* The problem *
List each line in which the string "body" appears.

* Source material *
• • • • • • •
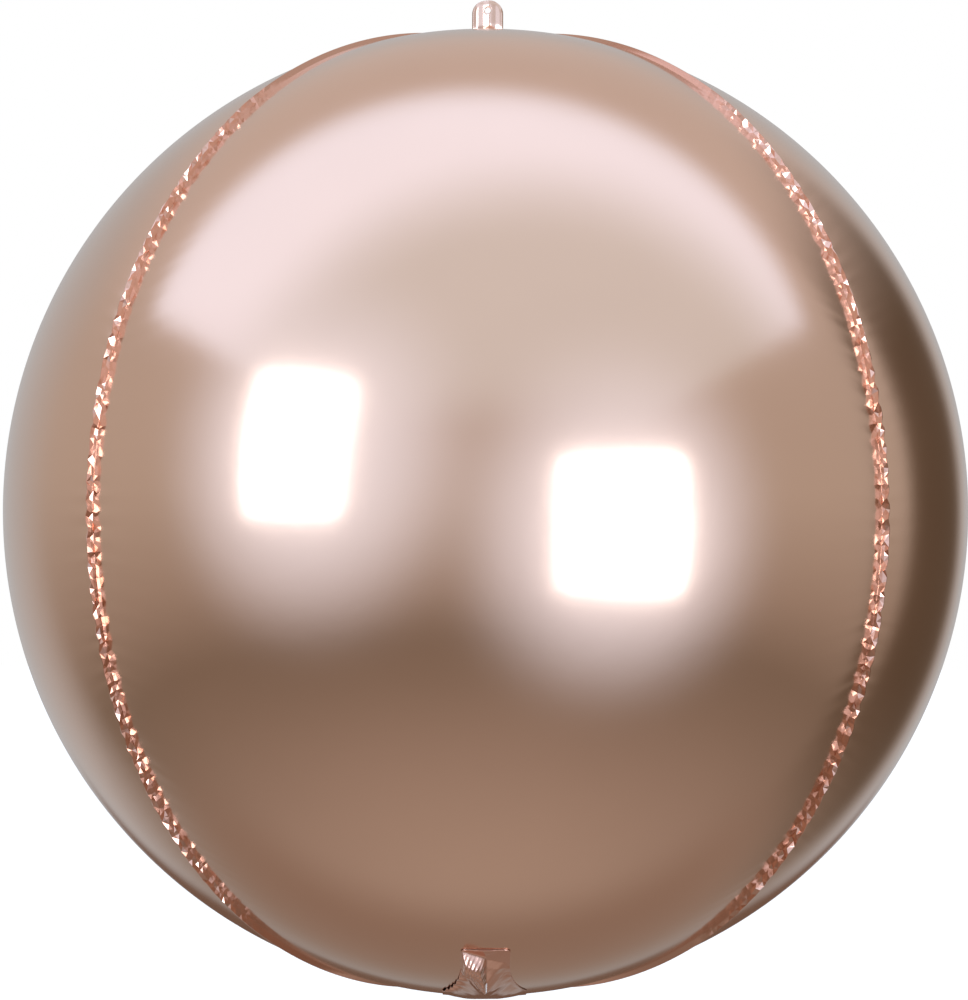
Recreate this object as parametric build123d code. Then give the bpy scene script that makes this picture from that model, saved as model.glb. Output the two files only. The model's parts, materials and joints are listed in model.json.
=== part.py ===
from build123d import *
from math import degrees, sin, sqrt
import os

# A round foil balloon made of four film gores, hung by a punched tab and filled through a folded tail.
# +X is to the right of the front gore, +Y runs from the front gore to the back one, +Z is up.
# The origin is the centre of the hanging hole. All sizes are in millimetres.

# Ball
ball_radius = 280.0          # pole to pole along the middle line of each gore
gore_bulge = 20.0            # how much tighter a gore is rounded across its width than along it
film = 0.5                   # wall of the metallised film
weld_margin = 3.8            # width of the welded edges that stand out along each seam
edge_reach = 281.5           # from the ball's centre; the welded edges lie down near the poles
margin_clearance = 1.5       # between the tab's or tail's side and the start of the welded edges
seam_run_top = 28.0          # how far out the top seams swing in from their 45-degree planes to the tab
seam_run_bottom = 69.0       # the same at the bottom, where they swing in to the tail

# Hanging tab
tab_width = 18.3
tab_height = 25.0            # above the top pole
tab_top_radius = 7.3         # rounding of the tab's two upper corners
hole_height = 19.0           # centre of the hanging hole above the top pole
hole_radius = 1.9

# Inflation tail, folded up against the front gore
tail_length = 190.0          # from its fold line, along the curve of the ball
tail_width = 25.0            # of the narrow strip at its open end
tail_mouth_length = 20.0     # of that narrow strip
tail_flare = 60.0            # length of the hollow curve from the root's width to the narrow strip's
tail_root_width = 46.0       # from the fold line to the hollow curve
tail_tip_radius = 3.0

# Flat self-closing valve: two clear films welded between the plies of the neck
valve_film = 0.3
valve_width = 17.0
valve_clearance = 0.5        # at each side of the valve, in the pocket between the plies
valve_short_of_tip = 30.0    # from the tail's open end to the valve's outer end
inner_valve_length = 70.0    # free length inside the ball
inner_valve_gap = 0.6        # from the inside of the film to the valve's crease

# Creases
tab_crease = 8.0             # from the top pole to the tab's fold line, above the gathered root
tail_crease = 3.5            # from the bottom pole to the tail's fold line
crease_gap = 2.5             # bare length of each crease, centred on its line

# Values worked out from the sizes above
cross_radius = ball_radius - gore_bulge
centre_z = -(hole_height + ball_radius)
far = 2 * ball_radius
ply_pair = 2 * (film + valve_film)
tail_radius = ball_radius + tail_crease
pocket_width = valve_width + 2 * valve_clearance
quarter_turn = 90.0


def prism(points, low, high):
    """An upright prism on a flat outline, from one height to another."""
    outline = make_face(Polyline(*points, close=True))
    return Pos(0, 0, low) * extrude(outline, amount=high - low)


def block(x, y, z):
    """A box given by its three (low, high) pairs."""
    middle = [(low + high) / 2 for low, high in (x, y, z)]
    size = [high - low for low, high in (x, y, z)]
    return Pos(*middle) * Box(*size)


def filled_gore(radius):
    """The full round body whose front and back have the shape of a gore with this cross radius."""
    spread = 55.0
    arc = CenterArc((0, gore_bulge), radius, quarter_turn - spread, 2 * spread)
    right, left = arc @ 0, arc @ 1
    outline = Polyline(left, (left.X, 0), (right.X, 0), right)
    return revolve(make_face([arc, outline]), Axis.X, 360)


def seam_paths(side):
    """The seams' plan from the tab or tail outwards: (path, low, high) for the top and bottom halves."""
    halves = []
    for tip, run, low, high in ((tab_width / 2, seam_run_top, 0, far),
                                (tail_root_width / 2, seam_run_bottom, -far, 0)):
        first = (0, -tip) if side else (tip, 0)
        halves.append(([first, (run, -run), (far, -far)], low, high))
    return halves


def mirrored(points):
    """The same outline points on the other side of the gore's middle, in the opposite order."""
    return [(-x, y) for x, y in reversed(points)]


def footprint(side):
    """The upright space that a gore's film keeps to, seen from above, facing -Y."""
    space = None
    for path, low, high in seam_paths(side):
        other = mirrored(path)
        half = prism(path + (other[:-1] if side else other), low, high)
        space = half if space is None else space + half
    return space


def film_side(start, end):
    """Step of one film thickness to the gore's side of a straight stretch of seam."""
    length = sqrt((end[0] - start[0]) ** 2 + (end[1] - start[1]) ** 2)
    return film * (end[1] - start[1]) / length, film * (start[0] - end[0]) / length


def seam_wall(path, low, high):
    """A thin upright wall on the gore's side of a seam, mitred where the seam bends."""
    start, bend, end = path
    x1, y1 = film_side(start, bend)
    x2, y2 = film_side(bend, end)
    share = film ** 2 / (film ** 2 + x1 * x2 + y1 * y2)
    mitre = (bend[0] + share * (x1 + x2), bend[1] + share * (y1 + y2))
    outline = [start, bend, end, (end[0] + x2, end[1] + y2), mitre, (start[0] + x1, start[1] + y1)]
    return prism(outline, low, high)


def tip_room(tip, side, low, high):
    """The space beside the tab or tail that the welded edges stay out of."""
    reach_out = tip + margin_clearance
    near, wide = (-reach_out, reach_out), (-far, far)
    return block(wide, near, (low, high)) if side else block(near, wide, (low, high))


def margin_zone(side):
    """Thin upright walls along both edges of a gore, stopping short of the tab and the tail."""
    zone = None
    for path, low, high in seam_paths(side):
        wall = seam_wall(path, low, high)
        tip = -path[0][1] if side else path[0][0]
        walls = (wall + mirror(wall, Plane.YZ)) - tip_room(tip, side, low, high)
        zone = walls if zone is None else zone + walls
    return zone & footprint(side)


def skin_and_edges(side):
    """A gore's round film with its flat welded edge strips, still filled on the inside."""
    skin = filled_gore(cross_radius) & footprint(side)
    edges = filled_gore(cross_radius + weld_margin) & margin_zone(side) & Sphere(edge_reach)
    return skin + edges


def side_gore():
    """A gore that tapers to a point beside the tab and beside the tail, facing -Y."""
    return skin_and_edges(True) - filled_gore(cross_radius - film)


def tab_flange():
    """Where the front gore turns up into the tab, below the crease."""
    top = ball_radius + tab_crease - crease_gap / 2
    return block((-tab_width / 2, tab_width / 2), (-film, 0), (ball_radius - 2 * film, top))


def tail_flange():
    """Where the front gore turns down into the neck, above the crease."""
    bottom = -ball_radius - tail_crease + crease_gap / 2
    half = tail_root_width / 2
    return block((-half, half), (-film - valve_film, 0), (bottom, -ball_radius + 2 * film))


def neck_pocket():
    """The flat passage through the neck that the valve sits in."""
    half = pocket_width / 2
    return block((-half, half), (-valve_film, valve_film), (-far, -ball_radius + 4 * film))


def front_gore():
    """A gore that closes both poles and carries one ply of the tab's and the tail's roots."""
    gore = skin_and_edges(False) + tab_flange() + tail_flange()
    return gore - filled_gore(cross_radius - film) - neck_pocket()


def tab_ply():
    """The front ply of the tab, above its crease, with the hanging hole."""
    bottom = ball_radius + tab_crease + crease_gap / 2
    top = ball_radius + tab_height
    plate = block((-tab_width / 2, tab_width / 2), (-film, 0), (bottom, top))
    corners = plate.edges().filter_by(Axis.Y).group_by(Axis.Z)[-1]
    plate = fillet(corners, tab_top_radius)
    hole = Pos(0, 0, ball_radius + hole_height) * Rot(quarter_turn, 0, 0) * Cylinder(hole_radius, 4 * film)
    return plate - hole


def reach(length):
    """How far forward a point of the tail is, this length along its curve from the fold line."""
    return -tail_radius * sin(length / tail_radius)


def tail_outline():
    """The tail's outline seen from below: flared at the root, slightly rounded at the open tip."""
    root, half = tail_root_width / 2, tail_width / 2
    narrow = tail_length - tail_mouth_length
    start, straight = -crease_gap / 2, reach(narrow - tail_flare)
    neck, tip = reach(narrow), reach(tail_length)
    right = [Line((root, start), (root, straight)),
             TangentArc((half, neck), (root, straight), tangent=(0, 1)),
             Line((half, neck), (half, tip))]
    left = [mirror(edge, Plane.YZ) for edge in right]
    ends = [Line((-root, start), (root, start)), Line((-half, tip), (half, tip))]
    body = extrude(make_face([*right, *left, *ends]), amount=-far)
    corners = body.edges().filter_by(Axis.Z).group_by(Axis.Y)[0]
    return fillet(corners, tail_tip_radius)


def layer(inner, outer):
    """A sleeve about the ball's left-to-right axis, between two radii."""
    return Rot(0, quarter_turn, 0) * (Cylinder(outer, far) - Cylinder(inner, far))


def tail_strip(width, length):
    """The upright block that holds a strip of this width, from the fold line along the tail."""
    return block((-width / 2, width / 2), (reach(length), -crease_gap / 2), (-far, 0))


def tail_ply(film_inner, weld_inner):
    """One ply of the tail: its film, and the strips along its sides that are welded to the other."""
    outline = tail_outline()
    sides = outline - tail_strip(pocket_width, tail_length + crease_gap)
    skin = layer(film_inner, film_inner + film) & outline
    return skin + (layer(weld_inner, weld_inner + valve_film) & sides)


def tail_valve_film(inner):
    """One clear film of the valve, where it lies in the tail."""
    strip = tail_strip(valve_width, tail_length - valve_short_of_tip)
    return layer(inner, inner + valve_film) & strip


def inner_valve_film(low_y):
    """One clear film of the valve, standing free inside the ball."""
    bottom = -ball_radius + film + inner_valve_gap
    half = valve_width / 2
    return block((-half, half), (low_y, low_y + valve_film), (bottom, bottom + inner_valve_length))


def make_nodes():
    """Every film piece, placed about the centre of the ball."""
    front, side = front_gore(), side_gore()
    tab = tab_ply()
    inside = tail_radius - ply_pair / 2
    half_turn = Rot(0, 0, 180)
    return {
        "front_gore": front,
        "back_gore": half_turn * front,
        "left_gore": Rot(0, 0, -90) * side,
        "right_gore": Rot(0, 0, 90) * side,
        "tab_front_ply": tab,
        "tab_back_ply": half_turn * tab,
        "tail_front_ply": tail_ply(inside, inside + film),
        "tail_back_ply": tail_ply(tail_radius + valve_film, tail_radius),
        "tail_valve_front_film": tail_valve_film(tail_radius - valve_film),
        "tail_valve_back_film": tail_valve_film(tail_radius),
        "inner_valve_front_film": inner_valve_film(-valve_film),
        "inner_valve_back_film": inner_valve_film(0.0),
    }


os.makedirs("parts", exist_ok=True)
for name, shape in make_nodes().items():
    export_step(Pos(0, 0, centre_z) * shape, f"parts/{name}.step")
tip_angle = degrees(tail_length / tail_radius)
print(f"ball centre z {centre_z:.2f} mm, tail tip {tip_angle:.1f} degrees from the bottom pole")
print(f"tab crease z {centre_z + ball_radius + tab_crease:.2f} mm")
print(f"tail crease z {centre_z - ball_radius - tail_crease:.2f} mm")
print(f"inner valve crease z {centre_z - ball_radius + film + inner_valve_gap:.2f} mm")
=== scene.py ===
import json
import math
import bpy
import numpy as np
from mathutils import Matrix, Vector
from mathutils.geometry import delaunay_2d_cdt


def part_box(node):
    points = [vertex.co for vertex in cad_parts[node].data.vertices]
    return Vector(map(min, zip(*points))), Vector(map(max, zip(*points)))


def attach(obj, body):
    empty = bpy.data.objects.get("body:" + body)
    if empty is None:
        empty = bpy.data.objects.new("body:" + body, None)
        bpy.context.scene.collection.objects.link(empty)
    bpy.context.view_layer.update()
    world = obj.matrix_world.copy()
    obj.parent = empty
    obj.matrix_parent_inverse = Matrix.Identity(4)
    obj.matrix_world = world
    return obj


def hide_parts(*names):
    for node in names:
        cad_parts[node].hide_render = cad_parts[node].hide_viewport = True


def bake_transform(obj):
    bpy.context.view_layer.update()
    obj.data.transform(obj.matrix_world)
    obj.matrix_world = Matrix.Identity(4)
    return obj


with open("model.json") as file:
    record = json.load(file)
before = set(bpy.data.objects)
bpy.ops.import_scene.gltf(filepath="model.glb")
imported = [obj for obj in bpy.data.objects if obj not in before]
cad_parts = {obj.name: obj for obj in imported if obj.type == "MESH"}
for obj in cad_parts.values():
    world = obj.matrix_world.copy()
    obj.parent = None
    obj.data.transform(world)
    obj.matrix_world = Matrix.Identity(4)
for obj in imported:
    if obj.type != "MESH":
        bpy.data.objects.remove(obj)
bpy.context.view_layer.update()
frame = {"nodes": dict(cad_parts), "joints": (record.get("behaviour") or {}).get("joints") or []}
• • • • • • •
* Exercise answer *
    """The full round body whose front and back have the shape of a gore with this cross radius."""
    body = extrude(make_face([*right, *left, *ends]), amount=-far)
    corners = body.edges().filter_by(Axis.Z).group_by(Axis.Y)[0]
def attach(obj, body):
    empty = bpy.data.objects.get("body:" + body)
        empty = bpy.data.objects.new("body:" + body, None)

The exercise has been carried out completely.